> **TASK TO COMPLETE**: Each line below should be reproduced without any alteration.

> **DATA FOR THE TASK**:
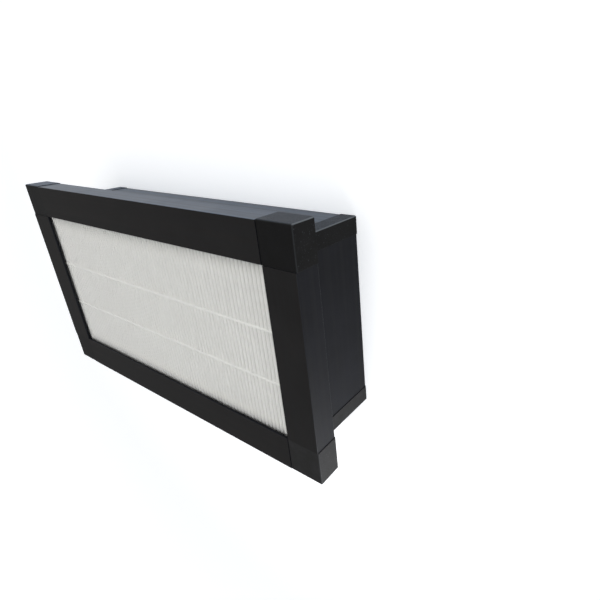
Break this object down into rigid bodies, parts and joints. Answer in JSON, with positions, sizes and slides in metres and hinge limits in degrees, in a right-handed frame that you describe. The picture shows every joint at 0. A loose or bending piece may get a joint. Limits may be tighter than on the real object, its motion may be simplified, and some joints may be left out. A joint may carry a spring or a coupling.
{
  "type": "ventilation filter",
  "caption": "Pleated panel filter: folded sheet with spacer beads, sealed into a stepped black plastic frame of profiles and corner mouldings.",
  "frame": {"origin": "middle of the rear rim, on the plane of the corner mouldings' rear faces", "axes": "+X along the long side, +Y along the short side, +Z from the rear rim to the wide front rim"},
  "size_m": [0.365, 0.2, 0.085],
  "materials": {
    "profile_plastic": "extruded black plastic, satin, with faint lines along its length",
    "corner_plastic": "moulded black plastic with a fine dull grain",
    "filter_sheet": "matt white fibre sheet, folded",
    "spacer_bead": "milky hot-melt beads, slightly glossy",
    "sealant": "cured pourable sealant"
  },
  "bodies": {
    "root": {"lower_profile": "profile_plastic", "right_profile": "profile_plastic", "upper_profile": "profile_plastic", "left_profile": "profile_plastic", "lower_left_corner": "corner_plastic", "lower_right_corner": "corner_plastic", "upper_right_corner": "corner_plastic", "upper_left_corner": "corner_plastic", "pleated_media": "filter_sheet", "front_bead_lower": "spacer_bead", "front_bead_upper": "spacer_bead", "rear_bead_lower": "spacer_bead", "rear_bead_upper": "spacer_bead", "upper_sealant": "sealant", "lower_sealant": "sealant", "left_sealant": "sealant", "right_sealant": "sealant"}
  },
  "joints": []
}
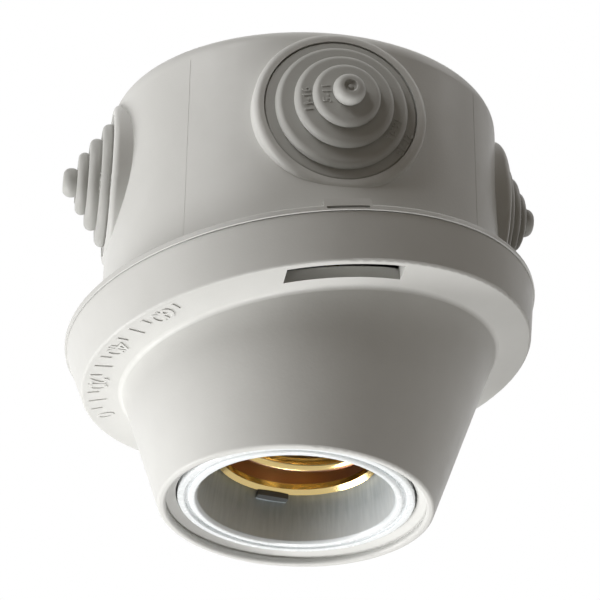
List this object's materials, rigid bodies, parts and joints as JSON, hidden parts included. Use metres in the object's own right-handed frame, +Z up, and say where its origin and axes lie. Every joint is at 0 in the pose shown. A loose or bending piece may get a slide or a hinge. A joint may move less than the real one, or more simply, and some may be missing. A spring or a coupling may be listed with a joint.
{
  "type": "adjustable lamp holder",
  "caption": "Round ceiling box with stepped cable entries and a slanted rim, carrying a cone hood with a screw lamp socket that tilts as it is turned.",
  "frame": {"origin": "middle of the box's flat ceiling face", "axes": "+Z up into the ceiling along the box's axis, -Y towards the front cable entry, +X to the right"},
  "size_m": [0.0864, 0.0864, 0.0785],
  "materials": {
    "grey_plastic": "satin moulded",
    "grommet_plastic": "satin moulded",
    "gasket_rubber": "matt",
    "white_ceramic": "glazed",
    "shell_brass": "bright rolled",
    "contact_metal": "satin",
    "rivet_metal": "satin",
    "terminal_brass": "machined",
    "screw_steel": "zinc plated"
  },
  "bodies": {
    "box": {"back_box": "grey_plastic", "rim_gasket": "gasket_rubber", "entry_grommet_front": "grommet_plastic", "entry_grommet_right": "grommet_plastic", "entry_grommet_back": "grommet_plastic", "entry_grommet_left": "grommet_plastic"},
    "head": {"cover_hood": "grey_plastic", "holder_body": "white_ceramic", "screw_shell": "shell_brass", "shell_rivet": "rivet_metal", "centre_contact": "contact_metal", "centre_rivet": "rivet_metal", "live_terminal": "terminal_brass", "neutral_terminal": "terminal_brass", "live_clamp_screw": "screw_steel", "neutral_clamp_screw": "screw_steel", "holder_screw_left": "screw_steel", "holder_screw_right": "screw_steel", "holder_washer_left": "screw_steel", "holder_washer_right": "screw_steel"}
  },
  "joints": [
    {"name": "head_turn", "type": "hinge", "parent": "box", "child": "head", "pos_m": [0, 0, -0.0406], "axis": [-0.1204, 0.1204, 0.9854], "range_deg": [-60, 120]}
  ]
}
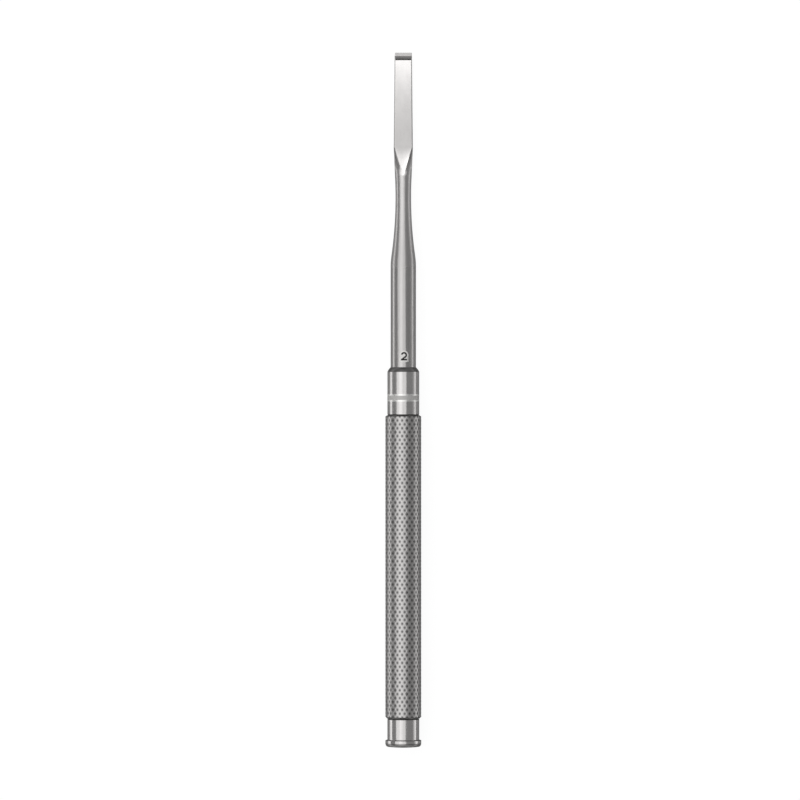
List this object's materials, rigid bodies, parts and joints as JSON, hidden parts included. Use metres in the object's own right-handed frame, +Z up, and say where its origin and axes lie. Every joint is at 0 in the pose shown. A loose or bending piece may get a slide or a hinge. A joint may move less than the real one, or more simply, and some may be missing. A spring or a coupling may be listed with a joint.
{
  "type": "bone chisel",
  "caption": "Straight bone chisel with a round knurled grip, a domed striking rim, a slim tapered shank and a narrow flat blade bevelled on one face.",
  "frame": {"origin": "on the surface that the chisel lies on, under the middle of its length and width", "axes": "+Y from the struck face to the cutting edge, +Z up, with the bevelled face of the blade upwards"},
  "size_m": [0.0088, 0.17, 0.0088],
  "materials": {
    "instrument_steel": "satin, turned and ground"
  },
  "bodies": {
    "root": {"bone_chisel": "instrument_steel"}
  },
  "joints": []
}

> **FINISHED TASK**:
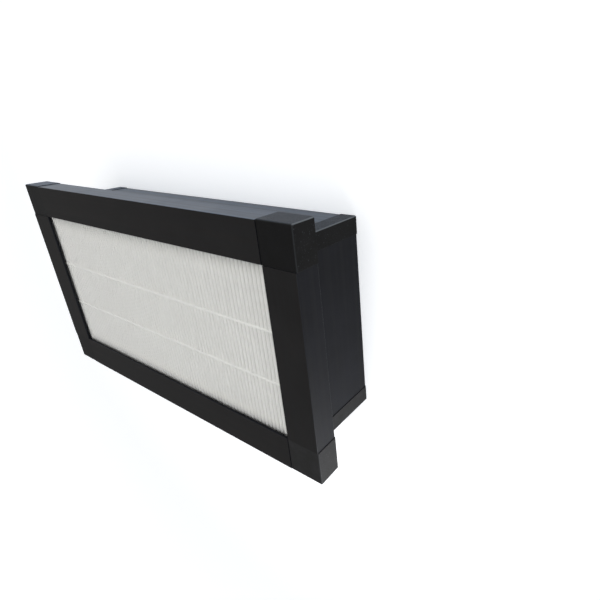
Break this object down into rigid bodies, parts and joints. Answer in JSON, with positions, sizes and slides in metres and hinge limits in degrees, in a right-handed frame that you describe. The picture shows every joint at 0. A loose or bending piece may get a joint. Limits may be tighter than on the real object, its motion may be simplified, and some joints may be left out. A joint may carry a spring or a coupling.
{
  "type": "ventilation filter",
  "caption": "Pleated panel filter: folded sheet with spacer beads, sealed into a stepped black plastic frame of profiles and corner mouldings.",
  "frame": {"origin": "middle of the rear rim, on the plane of the corner mouldings' rear faces", "axes": "+X along the long side, +Y along the short side, +Z from the rear rim to the wide front rim"},
  "size_m": [0.365, 0.2, 0.085],
  "materials": {
    "profile_plastic": "extruded black plastic, satin, with faint lines along its length",
    "corner_plastic": "moulded black plastic with a fine dull grain",
    "filter_sheet": "matt white fibre sheet, folded",
    "spacer_bead": "milky hot-melt beads, slightly glossy",
    "sealant": "cured pourable sealant"
  },
  "bodies": {
    "root": {"lower_profile": "profile_plastic", "right_profile": "profile_plastic", "upper_profile": "profile_plastic", "left_profile": "profile_plastic", "lower_left_corner": "corner_plastic", "lower_right_corner": "corner_plastic", "upper_right_corner": "corner_plastic", "upper_left_corner": "corner_plastic", "pleated_media": "filter_sheet", "front_bead_lower": "spacer_bead", "front_bead_upper": "spacer_bead", "rear_bead_lower": "spacer_bead", "rear_bead_upper": "spacer_bead", "upper_sealant": "sealant", "lower_sealant": "sealant", "left_sealant": "sealant", "right_sealant": "sealant"}
  },
  "joints": []
}
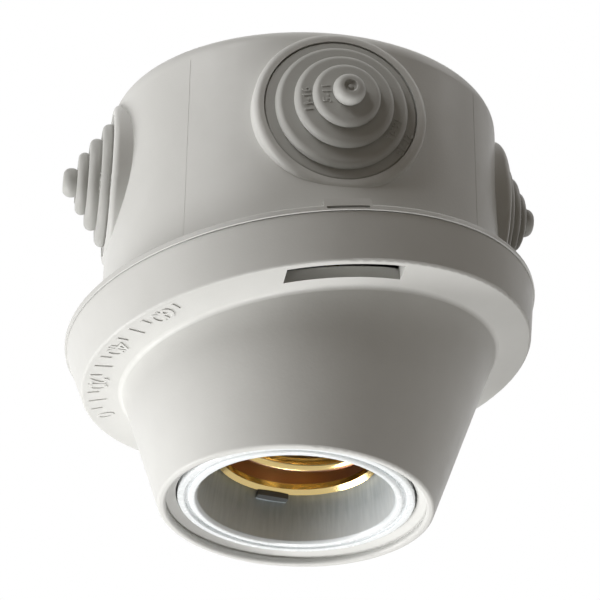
List this object's materials, rigid bodies, parts and joints as JSON, hidden parts included. Use metres in the object's own right-handed frame, +Z up, and say where its origin and axes lie. Every joint is at 0 in the pose shown. A loose or bending piece may get a slide or a hinge. A joint may move less than the real one, or more simply, and some may be missing. A spring or a coupling may be listed with a joint.
{
  "type": "adjustable lamp holder",
  "caption": "Round ceiling box with stepped cable entries and a slanted rim, carrying a cone hood with a screw lamp socket that tilts as it is turned.",
  "frame": {"origin": "middle of the box's flat ceiling face", "axes": "+Z up into the ceiling along the box's axis, -Y towards the front cable entry, +X to the right"},
  "size_m": [0.0864, 0.0864, 0.0785],
  "materials": {
    "grey_plastic": "satin moulded",
    "grommet_plastic": "satin moulded",
    "gasket_rubber": "matt",
    "white_ceramic": "glazed",
    "shell_brass": "bright rolled",
    "contact_metal": "satin",
    "rivet_metal": "satin",
    "terminal_brass": "machined",
    "screw_steel": "zinc plated"
  },
  "bodies": {
    "box": {"back_box": "grey_plastic", "rim_gasket": "gasket_rubber", "entry_grommet_front": "grommet_plastic", "entry_grommet_right": "grommet_plastic", "entry_grommet_back": "grommet_plastic", "entry_grommet_left": "grommet_plastic"},
    "head": {"cover_hood": "grey_plastic", "holder_body": "white_ceramic", "screw_shell": "shell_brass", "shell_rivet": "rivet_metal", "centre_contact": "contact_metal", "centre_rivet": "rivet_metal", "live_terminal": "terminal_brass", "neutral_terminal": "terminal_brass", "live_clamp_screw": "screw_steel", "neutral_clamp_screw": "screw_steel", "holder_screw_left": "screw_steel", "holder_screw_right": "screw_steel", "holder_washer_left": "screw_steel", "holder_washer_right": "screw_steel"}
  },
  "joints": [
    {"name": "head_turn", "type": "hinge", "parent": "box", "child": "head", "pos_m": [0, 0, -0.0406], "axis": [-0.1204, 0.1204, 0.9854], "range_deg": [-60, 120]}
  ]
}
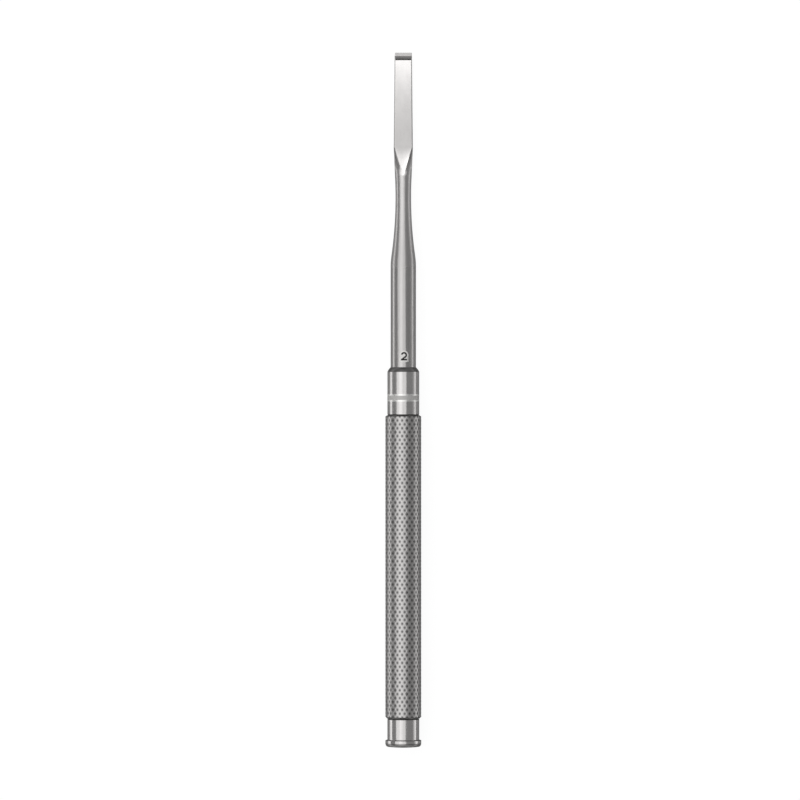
List this object's materials, rigid bodies, parts and joints as JSON, hidden parts included. Use metres in the object's own right-handed frame, +Z up, and say where its origin and axes lie. Every joint is at 0 in the pose shown. A loose or bending piece may get a slide or a hinge. A joint may move less than the real one, or more simply, and some may be missing. A spring or a coupling may be listed with a joint.
{
  "type": "bone chisel",
  "caption": "Straight bone chisel with a round knurled grip, a domed striking rim, a slim tapered shank and a narrow flat blade bevelled on one face.",
  "frame": {"origin": "on the surface that the chisel lies on, under the middle of its length and width", "axes": "+Y from the struck face to the cutting edge, +Z up, with the bevelled face of the blade upwards"},
  "size_m": [0.0088, 0.17, 0.0088],
  "materials": {
    "instrument_steel": "satin, turned and ground"
  },
  "bodies": {
    "root": {"bone_chisel": "instrument_steel"}
  },
  "joints": []
}